Une réunion à marquer d'une pierre blanche réunit les quatre copropriétaires, le 17 janvier 1987. Les premières tôles étaient arrivées chez Richeux, il fallait maintenant nous organiser, commencer à investir encore plus sérieusement, et surtout financièrement, puisque les factures commençaient à arriver, et les commandes devaient être lancées. Bref, on commençait à parler fric, et nous avons voulu noir sur blanc discuter ensemble et signer ensemble un règlement de copropriété qui nous engagerait et éviterait les dérapages toujours possibles.

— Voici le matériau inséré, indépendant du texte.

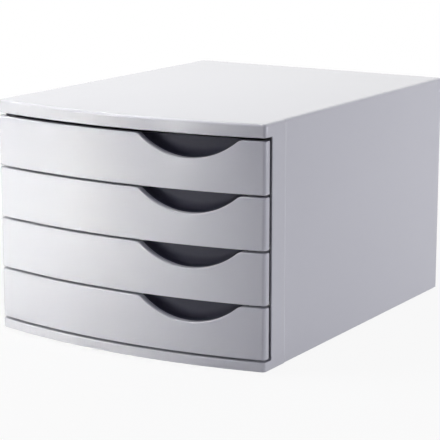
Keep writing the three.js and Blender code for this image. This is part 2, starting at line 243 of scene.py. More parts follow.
@dataclass(frozen=True)
class MouldedPlastic:
    """Injection-moulded polystyrene with a fine spark-eroded grain."""

    name: str
    light: Colour
    dark: Colour
    roughness: float = 0.23
    roughness_swing: float = 0.04
    specular: float = 0.5
    ior: float = 1.5
    coarse_share: float = 0.6
    cloud: Noise = Noise(11.0, 3.0)
    flow: Noise = Noise(60.0, 4.0, 0.6)
    flow_stretch: Point = (1.0, 0.25, 1.0)
    grain: Noise = Noise(1500.0, 2.0)
    grain_depth: float = 0.00002
    wave: Noise = Noise(14.0, 1.0)
    wave_depth: float = 0.00012

    def material(self) -> bpy.types.Material:
        """Builds the material.

        Returns:
            A material whose tone, sheen and grain vary a little over the surface.
        """
        made = bpy.data.materials.new(self.name)
        sheet = Sheet(made)
        place = sheet.place()
        kinds = (self.cloud, self.grain, self.wave)
        cloud, grain, wave = (sheet.noise(place, kind) for kind in kinds)
        flow = sheet.noise(sheet.stretched(place, self.flow_stretch), self.flow)
        mottle = sheet.blend(cloud, flow, self.coarse_share)
        sheen = sheet.blend(mottle, grain, self.coarse_share)
        swing = self.roughness_swing
        sockets = {
            "Base Color": sheet.tone(mottle, self.light, self.dark),
            "Roughness": sheet.between(sheen, self.roughness - swing, self.roughness + swing),
            "IOR": self.ior,
            "Specular IOR Level": self.specular,
            "Normal": sheet.bump(grain * self.grain_depth + wave * self.wave_depth),
        }
        sheet.principled(sockets)
        return made


@dataclass(frozen=True)
class Rubber:
    """Dark rubber, matt, with a dusting of lint."""

    name: str
    clean: Colour = (0.018, 0.018, 0.02)
    dusty: Colour = (0.055, 0.054, 0.052)
    roughness: float = 0.78
    roughness_swing: float = 0.1
    dust: Noise = Noise(900.0, 4.0, 0.7)
    dust_from: float = 0.52
    dust_to: float = 0.72
    pores: Noise = Noise(2600.0, 1.0)
    pore_depth: float = 0.00005

    def material(self) -> bpy.types.Material:
        """Builds the material.

        Returns:
            A dark matt material with pale specks.
        """
        made = bpy.data.materials.new(self.name)
        sheet = Sheet(made)
        place = sheet.place()
        dust, pores = (sheet.noise(place, kind) for kind in (self.dust, self.pores))
        share = sheet.ramp(dust, self.dust_from, self.dust_to)
        swing = self.roughness_swing
        sockets = {
            "Base Color": sheet.tone(share, self.clean, self.dusty),
            "Roughness": sheet.between(dust, self.roughness - swing, self.roughness + swing),
            "Normal": sheet.bump(pores * self.pore_depth),
        }
        sheet.principled(sockets)
        return made


@dataclass(frozen=True)
class Finishes:
    """The finish of each material slot."""

    casing: MouldedPlastic = MouldedPlastic("casing_grey", (0.80, 0.80, 0.825), (0.77, 0.77, 0.80))
    drawer_front: MouldedPlastic = MouldedPlastic(
        "front_grey", (0.795, 0.795, 0.825), (0.765, 0.765, 0.80)
    )
    tray: MouldedPlastic = MouldedPlastic(
        "tray_grey", (0.74, 0.74, 0.77), (0.71, 0.71, 0.745), roughness=0.42
    )
    grip: MouldedPlastic = MouldedPlastic(
        "grip_anthracite", (0.074, 0.074, 0.098), (0.062, 0.062, 0.085),
        roughness=0.5, specular=0.2, grain_depth=0.00004,
    )
    foot: Rubber = Rubber("foot_rubber")

    def materials(self) -> dict[Slot, bpy.types.Material]:
        """Returns the material of each slot."""
        return {slot: getattr(self, slot.value).material() for slot in Slot}


# Shaping


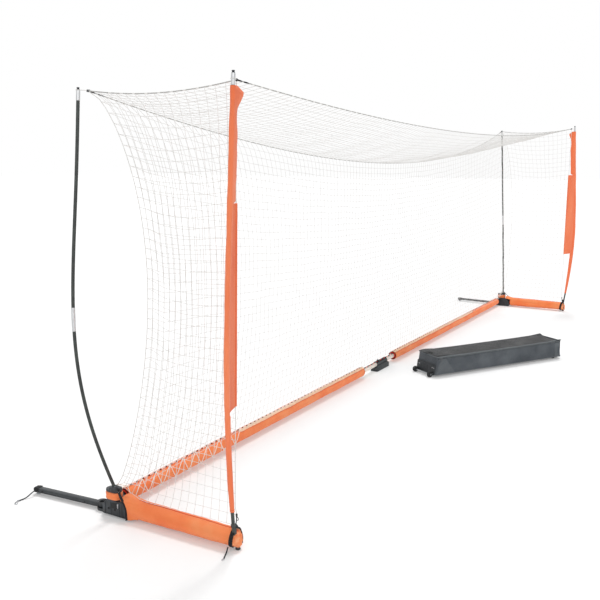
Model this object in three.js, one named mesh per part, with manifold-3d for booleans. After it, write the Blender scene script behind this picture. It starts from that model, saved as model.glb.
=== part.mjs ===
// Fold-up bow-frame soccer goal with its net, padded base and wheeled carry bag.
// Millimetres, +Z up. X runs along the rear base bar, +Y points behind the goal.
// The origin is on the ground under the rear base bar's line, halfway between the two hubs.

import * as THREE from 'three';
import { mergeVertices } from 'three/addons/utils/BufferGeometryUtils.js';
import Module from 'manifold-3d';

const wasm = await Module();
wasm.setup();

// Clearances
const SEAT_GAP = 0.4;            // fixed pieces that touch
const RUNNING_GAP = 0.6;         // pieces that turn past each other

// Base frame
const HALF_WIDTH = 3200;         // centre of each hub from the middle of the goal
const GOAL_DEPTH = 732;          // rear bar to the foot of a front pole
const NET_HEIGHT = 1989;         // rear top corners of the net above the ground
const FRONT_RISE = 14;           // the front top corners stand this much higher
const BAR_RADIUS = 17;
const BAR_WALL = 2;
const BAR_HEIGHT = 54;           // axis of the base bars above the ground
const BAR_SOCKET_DEPTH = 32;     // how far a bar goes into a hub or a front socket
const HINGE_X = -100;            // fold in the rear bar
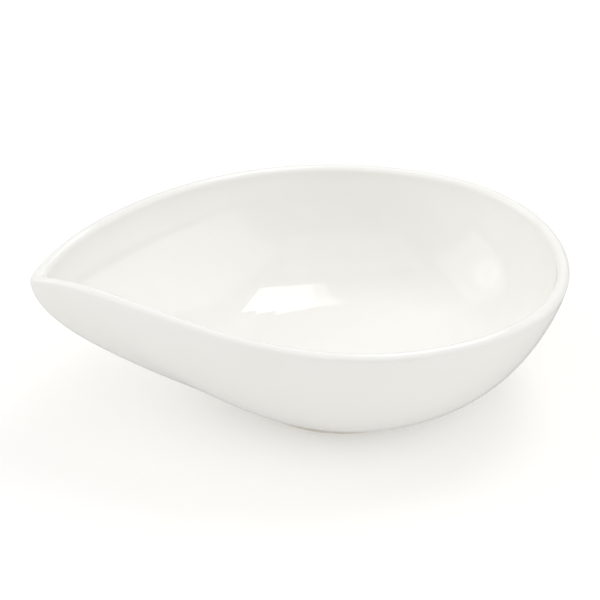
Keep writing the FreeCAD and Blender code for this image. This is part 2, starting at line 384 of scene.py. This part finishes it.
def build_base_glaze():
    """Glaze patch under the base, thicker where it creeps down the recess wall."""
    bottom = FOOT_Z + RECESS_DEPTH - GLAZE
    upper = [circle(RECESS_TOP_RADIUS * share, FOOT_Z + RECESS_DEPTH) for share in PATCH_TOP_RINGS]
    lower = [circle(RECESS_TOP_RADIUS * share,
                    bottom - GLAZE * max(0.0, share - CREEP_FROM) ** 2 * CREEP_GAIN)
             for share in PATCH_LOW_RINGS]
    return stacked("dish_base_glaze", [*upper, *lower[::-1]])


def simple_material(name, colour, roughness):
    """Material of one colour and roughness."""
    material = bpy.data.materials.new(name)
    material.use_nodes = True
    shader = material.node_tree.nodes["Principled BSDF"]
    shader.inputs["Base Color"].default_value = (*colour, 1)
    shader.inputs["Roughness"].default_value = roughness
    return material


def noise(nodes, links, coordinates, scale, detail=2.0):
    """Noise texture, 0 to 1; scale in features per metre."""
    texture = nodes.new("ShaderNodeTexNoise")
    texture.inputs["Scale"].default_value = scale
    texture.inputs["Detail"].default_value = detail
    links.new(coordinates, texture.inputs["Vector"])
    return texture.outputs["Fac"]


def bump(nodes, links, height, depth, below=None):
    """Bump of a height between 0 and 1 that stands for a depth in metres."""
    node = nodes.new("ShaderNodeBump")
    node.inputs["Strength"].default_value = 1.0
    node.inputs["Distance"].default_value = depth
    links.new(height, node.inputs["Height"])
    if below is not None:
        links.new(below, node.inputs["Normal"])
    return node.outputs["Normal"]


def blend(nodes, links, factor, first, second):
    """Colour mixed between two by a factor; each is a colour or another node's output."""
    node = nodes.new("ShaderNodeMix")
    node.data_type = "RGBA"
    links.new(factor, node.inputs["Factor"])
    # inputs 6 and 7 and output 2 are this node's colour sockets
    for socket, colour in ((node.inputs[6], first), (node.inputs[7], second)):
        if isinstance(colour, tuple):
            socket.default_value = (*colour, 1)
        else:
            links.new(colour, socket)
    return node.outputs[2]


def stretch(nodes, links, value, low, high, to_low=0.0, to_high=1.0):
    """Value remapped smoothly from one range to another, and held there."""
    node = nodes.new("ShaderNodeMapRange")
    node.interpolation_type = "SMOOTHSTEP"
    for socket, number in (("From Min", low), ("From Max", high), ("To Min", to_low), ("To Max", to_high)):
        node.inputs[socket].default_value = number
    links.new(value, node.inputs["Value"])
    return node.outputs["Result"]


def glaze_look():
    """Glossy clear glaze over white clay: slow waves, faint orange peel, and colour where it pools."""
    material = simple_material("glaze", GLAZE_THICK, GLAZE_ROUGHNESS)
    nodes, links = material.node_tree.nodes, material.node_tree.links
    shader = nodes["Principled BSDF"]
    place = nodes.new("ShaderNodeTexCoord").outputs["Object"]
    thickness = nodes.new("ShaderNodeAttribute")
    thickness.attribute_name = "pooling"
    depth = blend(nodes, links, thickness.outputs["Fac"], GLAZE_THIN, GLAZE_THICK)
    clouds = noise(nodes, links, place, CLOUD_SCALE, 4.0)
    cloud = stretch(nodes, links, clouds, 0.35, 0.65, 0.0, CLOUD_STRENGTH)
    clouded = blend(nodes, links, cloud, depth, GLAZE_CLOUD)
    grains = nodes.new("ShaderNodeTexVoronoi")
    grains.inputs["Scale"].default_value = SPECK_SPACING
    links.new(place, grains.inputs["Vector"])
    speck = stretch(nodes, links, grains.outputs["Distance"], *SPECK_EDGE, SPECK_STRENGTH, 0.0)
    links.new(blend(nodes, links, speck, clouded, GLAZE_SPECK), shader.inputs["Base Color"])
    sheen = noise(nodes, links, place, SHEEN_SCALE, 3.0)
    links.new(stretch(nodes, links, sheen, 0.3, 0.7, *GLAZE_SHEEN), shader.inputs["Roughness"])
    waves = bump(nodes, links, noise(nodes, links, place, WAVE_SCALE, 1.0), WAVE_DEPTH)
    peel = bump(nodes, links, noise(nodes, links, place, PEEL_SCALE), PEEL_DEPTH, waves)
    links.new(peel, shader.inputs["Normal"])
    return material


def bisque_look():
    """Dry fired clay: fine grain, paler and darker patches, and grey marks from standing on a table."""
    material = simple_material("bisque", BISQUE, BISQUE_ROUGHNESS)
    nodes, links = material.node_tree.nodes, material.node_tree.links
    shader = nodes["Principled BSDF"]
    place = nodes.new("ShaderNodeTexCoord").outputs["Object"]
    patches = stretch(nodes, links, noise(nodes, links, place, PATCH_SCALE, 5.0), 0.35, 0.65)
    smudges = noise(nodes, links, place, MARK_SCALE, 6.0)
    marks = stretch(nodes, links, smudges, *MARK_EDGE, 0.0, MARK_STRENGTH)
    patched = blend(nodes, links, patches, BISQUE, BISQUE_PALE)
    links.new(blend(nodes, links, marks, patched, BISQUE_MARK), shader.inputs["Base Color"])
    grain = noise(nodes, links, place, GRAIN_SCALE, 4.0)
    links.new(stretch(nodes, links, grain, 0.3, 0.7, *BISQUE_DRYNESS), shader.inputs["Roughness"])
    links.new(bump(nodes, links, grain, GRAIN_DEPTH), shader.inputs["Normal"])
    return material


glaze_coat = build_glaze_coat()
body = build_body()
base_glaze = build_base_glaze()
paint(base_glaze, "pooling", np.full(len(base_glaze.data.vertices), POOL_PATCH))
glaze_material = glaze_look()
bisque_material = bisque_look()
for piece, node, slot, material in ((glaze_coat, "glaze_coat", "clear_glaze", glaze_material),
                                    (body, "porcelain_body", "bisque_porcelain", bisque_material),
                                    (base_glaze, "base_glaze", "clear_glaze", glaze_material)):
    piece.data.materials.append(material)
    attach(piece, "root")
    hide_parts(node)


def build_floor():
    """Plain pale floor, which glows a little so that it is white, and which the glaze doesn't mirror."""
    mesh = bpy.data.meshes.new("floor")
    z = FOOT_Z - FLOOR_GAP
    corners = [(side_x * FLOOR_REACH, side_y * FLOOR_REACH, z)
               for side_x, side_y in ((-1, -1), (1, -1), (1, 1), (-1, 1))]
    mesh.from_pydata(corners, [], [(0, 1, 2, 3)])
    floor = bpy.data.objects.new("floor", mesh)
    bpy.context.collection.objects.link(floor)
    surface = simple_material("floor", FLOOR_COLOUR, FLOOR_ROUGHNESS)
    shader = surface.node_tree.nodes["Principled BSDF"]
    shader.inputs["Specular IOR Level"].default_value = 0.0
    shader.inputs["Emission Color"].default_value = (*FLOOR_GLOW, 1)
    shader.inputs["Emission Strength"].default_value = 1.0
    floor.data.materials.append(surface)
    floor.visible_glossy = False


def aim_at(lamp, location, target):
    """Place a lamp and turn it to face a point."""
    lamp.location = location
    lamp.rotation_euler = (Vector(target) - Vector(location)).to_track_quat("-Z", "Y").to_euler()
    bpy.context.collection.objects.link(lamp)


def softbox(name, location, target, size, radiance, shape="RECTANGLE"):
    """Soft area light that faces a point; a mirror shows it with the given radiance, 1 being white."""
    data = bpy.data.lights.new(name, "AREA")
    data.shape = shape
    data.size = size[0]
    data.size_y = size[-1]
    area = size[0] * size[-1] * (math.pi / 4 if shape == "DISK" else 1)
    data.energy = math.pi * area * radiance
    aim_at(bpy.data.objects.new(name, data), location, target)


def build_lights():
    """Window-like softbox at the back right, a small one at the back left, and large faint panels."""
    for step, (near, far, depth, radiance) in enumerate(KEY_STRIPS):
        place = ((near + far) / 2, KEY_FRONT_Y + depth / 2, KEY_HEIGHT)
        softbox("key_" + str(step), place, (place[0], place[1], 0), (far - near, depth), radiance)
    for step, width in enumerate(KICKER_WIDTHS):
        softbox("kicker_" + str(step), KICKER_PLACE, KICKER_TARGET, (width, width), KICKER_RADIANCE, "DISK")
    for name, location, radiance in PANELS:
        softbox(name, location, (0, 0, 0), PANEL_SIZE, radiance)


def build_world():
    """Soft surround, darker near the horizon as a studio is; the camera sees it plain and pale."""
    world = bpy.data.worlds.new("studio")
    world.use_nodes = True
    nodes, links = world.node_tree.nodes, world.node_tree.links
    background = nodes["Background"]
    direction = nodes.new("ShaderNodeTexCoord")
    axes = nodes.new("ShaderNodeSeparateXYZ")
    total = nodes.new("ShaderNodeMath")
    path = nodes.new("ShaderNodeLightPath")
    seen = nodes.new("ShaderNodeMix")
    seen.inputs["B"].default_value = BACKDROP
    links.new(direction.outputs["Generated"], axes.inputs["Vector"])
    above = stretch(nodes, links, axes.outputs["Z"], *DOME_FADE, HORIZON, DOME)
    below = stretch(nodes, links, axes.outputs["Z"], *GROUND_FADE, GROUND, 0.0)
    links.new(above, total.inputs[0])
    links.new(below, total.inputs[1])
    links.new(path.outputs["Is Camera Ray"], seen.inputs["Factor"])
    links.new(total.outputs["Value"], seen.inputs["A"])
    links.new(seen.outputs["Result"], background.inputs["Strength"])
    background.inputs["Color"].default_value = (1, 1, 1, 1)
    bpy.context.scene.world = world


def build_camera():
    """Camera at the photograph's angle."""
    level = math.cos(CAMERA_ELEVATION)
    back = Vector((math.sin(CAMERA_AZIMUTH) * level, -math.cos(CAMERA_AZIMUTH) * level,
                   math.sin(CAMERA_ELEVATION)))
    right = Vector((math.cos(CAMERA_AZIMUTH), math.sin(CAMERA_AZIMUTH), 0))
    up = back.cross(right)
    aim = Vector((0, 0, AIM_HEIGHT)) + up * AIM_UP - right * AIM_LEFT
    data = bpy.data.cameras.new("camera")
    data.lens = CAMERA_LENS
    camera = bpy.data.objects.new("camera", data)
    camera.location = aim + back * CAMERA_DISTANCE
    camera.rotation_euler = (-back).to_track_quat("-Z", "Y").to_euler()
    bpy.context.collection.objects.link(camera)
    bpy.context.scene.camera = camera


build_floor()
build_camera()
build_lights()
build_world()
bpy.context.scene.view_settings.view_transform = "Standard"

Dans le salon enfumé de chez Christophe, après moultes canettes et beaucoup de salive, il fut décidé que Bruno serait le trésorier du groupe, et un compte ouvert pour le bateau, et alimenté dès le lendemain 18 janvier par les divers participants. Les options de revente de sa part par un coproprio, ou d'un décès, ou du prêt du bateau à un tiers, etc., étaient également à l'ordre du jour. Mais le principal objet de la discussion fut l'établissement d'une formule cabalistique répartissant la part financière de l'entretien annuel du bateau pour chacun en fonction du nombre total de journées de navigation dans l'année, du nombre de jours de navigation de chacun, des frais fixes à envisager (assurance, frais de port, douane...) et des frais d'entretien. La formule au bout de trois ans est toujours en test et suscite de temps à autre des discussions animées. Mais ce jour-là, chacun a signé et est reparti avec son exemplaire du règlement.